Ever heard of the Chicago Board of Ethics?

If the answer’s “no,” don’t worry about it — you’re not alone.

Few people — even those who work in government — know about this board, which is supposed to be a watchdog that enforces ethics and campaign-finance rules at City Hall, but in reality has been more of a do-nothing lapdog enfeebled by a weak ethics ordinance and institutional inertia.

Mayor Rahm EmanuelLast week, Mayor Rahm Emanuel sent a strong reform message that decades of decadence are ending by dumping the entire ethics board and nominating seven new members with impressive watchdog credentials and stellar backgrounds in business, law, religion and public service.

That’s an important step in the right direction, but there’s a lot more to do before taxpayers have the open and honest city government they want and deserve.

For starters, the ethics board can play a meaningful role in eradicating corruption only if it’s backed by a strong new ethics ordinance that, among other improvements, clarifies the panel’s now-blurry identity and bolsters its authority to enforce the rules.

The current ordinance empowers the ethics board to act in the dual capacity of investigator and judge — roles that are incompatible and confusing.

The board’s expertise is adjudicating and disciplining, based on the facts, not digging up the evidence as investigators.

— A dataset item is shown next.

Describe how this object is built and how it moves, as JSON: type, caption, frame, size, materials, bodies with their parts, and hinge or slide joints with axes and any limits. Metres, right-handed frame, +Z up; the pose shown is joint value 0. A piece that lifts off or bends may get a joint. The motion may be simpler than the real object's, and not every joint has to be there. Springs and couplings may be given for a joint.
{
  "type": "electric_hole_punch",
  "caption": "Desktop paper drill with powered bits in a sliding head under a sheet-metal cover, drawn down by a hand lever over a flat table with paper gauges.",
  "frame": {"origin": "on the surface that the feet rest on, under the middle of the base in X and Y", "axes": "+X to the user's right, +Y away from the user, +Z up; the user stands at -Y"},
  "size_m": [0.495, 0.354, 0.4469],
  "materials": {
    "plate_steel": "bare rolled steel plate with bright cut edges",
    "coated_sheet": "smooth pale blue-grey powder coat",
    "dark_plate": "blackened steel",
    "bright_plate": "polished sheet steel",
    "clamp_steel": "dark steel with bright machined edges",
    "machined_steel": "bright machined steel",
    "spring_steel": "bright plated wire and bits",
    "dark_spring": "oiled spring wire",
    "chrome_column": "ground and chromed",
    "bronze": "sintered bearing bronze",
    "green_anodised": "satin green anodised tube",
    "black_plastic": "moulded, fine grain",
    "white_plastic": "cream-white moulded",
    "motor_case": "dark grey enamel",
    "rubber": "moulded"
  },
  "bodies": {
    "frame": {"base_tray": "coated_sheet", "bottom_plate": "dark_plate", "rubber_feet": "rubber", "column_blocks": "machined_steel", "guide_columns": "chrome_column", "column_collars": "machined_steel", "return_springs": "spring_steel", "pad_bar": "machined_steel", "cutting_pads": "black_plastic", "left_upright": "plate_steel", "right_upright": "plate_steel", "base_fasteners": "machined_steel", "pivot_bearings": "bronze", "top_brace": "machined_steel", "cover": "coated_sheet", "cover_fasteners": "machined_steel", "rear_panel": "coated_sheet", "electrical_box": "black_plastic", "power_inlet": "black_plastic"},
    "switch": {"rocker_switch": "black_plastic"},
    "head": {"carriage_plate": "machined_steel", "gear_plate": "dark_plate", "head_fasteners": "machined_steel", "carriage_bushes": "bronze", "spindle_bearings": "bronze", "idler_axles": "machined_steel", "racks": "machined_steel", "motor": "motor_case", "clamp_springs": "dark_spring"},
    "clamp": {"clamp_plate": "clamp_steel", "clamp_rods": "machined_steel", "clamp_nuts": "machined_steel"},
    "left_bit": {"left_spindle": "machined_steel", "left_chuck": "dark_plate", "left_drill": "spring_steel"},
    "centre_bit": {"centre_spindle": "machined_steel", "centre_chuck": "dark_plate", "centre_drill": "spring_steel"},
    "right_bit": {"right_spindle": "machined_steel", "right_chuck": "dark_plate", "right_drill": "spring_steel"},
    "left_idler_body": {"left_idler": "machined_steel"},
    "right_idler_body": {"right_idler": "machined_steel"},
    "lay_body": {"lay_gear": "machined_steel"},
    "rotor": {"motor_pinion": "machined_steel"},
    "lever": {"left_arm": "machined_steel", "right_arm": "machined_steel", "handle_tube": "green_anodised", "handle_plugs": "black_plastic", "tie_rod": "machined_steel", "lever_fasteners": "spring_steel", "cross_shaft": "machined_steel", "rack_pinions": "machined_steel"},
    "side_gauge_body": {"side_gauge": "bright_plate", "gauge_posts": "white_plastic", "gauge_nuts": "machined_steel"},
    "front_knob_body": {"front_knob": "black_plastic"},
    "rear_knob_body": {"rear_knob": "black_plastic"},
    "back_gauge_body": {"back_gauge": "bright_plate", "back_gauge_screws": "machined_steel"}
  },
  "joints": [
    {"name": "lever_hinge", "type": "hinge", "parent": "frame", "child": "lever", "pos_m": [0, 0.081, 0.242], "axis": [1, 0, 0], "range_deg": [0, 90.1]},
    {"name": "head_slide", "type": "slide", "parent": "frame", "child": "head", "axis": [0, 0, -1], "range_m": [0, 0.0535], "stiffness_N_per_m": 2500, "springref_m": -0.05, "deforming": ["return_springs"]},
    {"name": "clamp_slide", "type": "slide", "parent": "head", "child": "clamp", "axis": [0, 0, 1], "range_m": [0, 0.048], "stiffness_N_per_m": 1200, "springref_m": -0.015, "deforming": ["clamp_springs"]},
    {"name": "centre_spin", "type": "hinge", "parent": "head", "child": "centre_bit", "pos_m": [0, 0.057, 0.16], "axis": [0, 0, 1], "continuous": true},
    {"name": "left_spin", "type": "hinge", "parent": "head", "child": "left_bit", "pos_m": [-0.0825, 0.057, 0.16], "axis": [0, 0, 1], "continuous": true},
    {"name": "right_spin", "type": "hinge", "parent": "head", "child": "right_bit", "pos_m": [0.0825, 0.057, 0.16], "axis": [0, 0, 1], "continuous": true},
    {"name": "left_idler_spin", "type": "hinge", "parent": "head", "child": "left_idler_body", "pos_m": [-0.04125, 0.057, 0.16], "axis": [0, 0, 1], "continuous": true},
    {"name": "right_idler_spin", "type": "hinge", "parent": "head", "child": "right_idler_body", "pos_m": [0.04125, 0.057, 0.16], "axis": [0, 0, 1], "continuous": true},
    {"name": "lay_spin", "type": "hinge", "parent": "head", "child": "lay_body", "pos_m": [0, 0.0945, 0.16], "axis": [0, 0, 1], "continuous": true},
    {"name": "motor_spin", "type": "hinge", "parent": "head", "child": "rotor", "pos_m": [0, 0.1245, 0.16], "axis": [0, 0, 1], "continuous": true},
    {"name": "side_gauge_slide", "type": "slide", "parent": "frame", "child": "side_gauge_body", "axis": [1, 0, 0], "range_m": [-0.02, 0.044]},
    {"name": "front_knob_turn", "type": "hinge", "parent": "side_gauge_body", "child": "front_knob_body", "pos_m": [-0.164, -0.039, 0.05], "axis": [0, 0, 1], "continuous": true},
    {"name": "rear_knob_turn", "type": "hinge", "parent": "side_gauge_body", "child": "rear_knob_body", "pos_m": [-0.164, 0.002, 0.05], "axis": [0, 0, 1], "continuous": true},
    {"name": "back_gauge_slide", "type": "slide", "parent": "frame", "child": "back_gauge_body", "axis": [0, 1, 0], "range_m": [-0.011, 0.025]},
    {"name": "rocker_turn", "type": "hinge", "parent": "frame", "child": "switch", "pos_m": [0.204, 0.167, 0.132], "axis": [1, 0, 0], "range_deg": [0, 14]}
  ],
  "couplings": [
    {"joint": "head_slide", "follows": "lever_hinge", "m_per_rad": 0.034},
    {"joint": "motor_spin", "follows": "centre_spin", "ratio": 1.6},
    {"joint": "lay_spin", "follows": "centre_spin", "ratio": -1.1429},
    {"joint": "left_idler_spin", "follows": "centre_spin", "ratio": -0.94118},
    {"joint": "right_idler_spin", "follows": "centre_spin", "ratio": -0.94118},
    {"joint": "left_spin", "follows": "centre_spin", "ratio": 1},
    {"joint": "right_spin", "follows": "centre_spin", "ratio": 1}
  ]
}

Sniffing out corruption and ethical transgressions are the bailiwick of the city’s high-powered inspector general, Joseph Ferguson, and the City Council’s legislative IG, Faisal Khan, who is new to Chicago and short on investigative firepower but determined to have an impact.

Then there’s the issue of waste: Investigations spearheaded by the ethics board are likely to trip over related inspector general inquiries. Using twice as many resources to pursue the same allegations doesn’t serve the best interest of taxpayers.

The mayor’s Ethics Task Force, which is making recommendations aimed at strengthening the ethics ordinance, suggests that the city IG and the legislative IG be the investigators; the city’s law department attorneys the prosecutors, and the ethics board the judge.

That makes perfect sense, according to author, former prosecutor and ethics adviser Scott Turow, who told the task force “a clear delineation of roles, where one body investigates and the other adjudicates, is critical.”

Turow is right on, but Emanuel has been slow — some would say downright reluctant — to embrace his task force’s recommendation.

Let’s hope the mayor comes around because the stakes in this ethically challenged city are enormously high.

Emanuel empowered an ethics task force, dumped an ineffectual ethics board and handpicked a new one.

Now it’s time to get the task-force recommendations through the City Council; empower the legislative inspector general, and divide up the responsibilities in the most efficient and effective way.

That’s also the best way to attack the “Chicago Way.”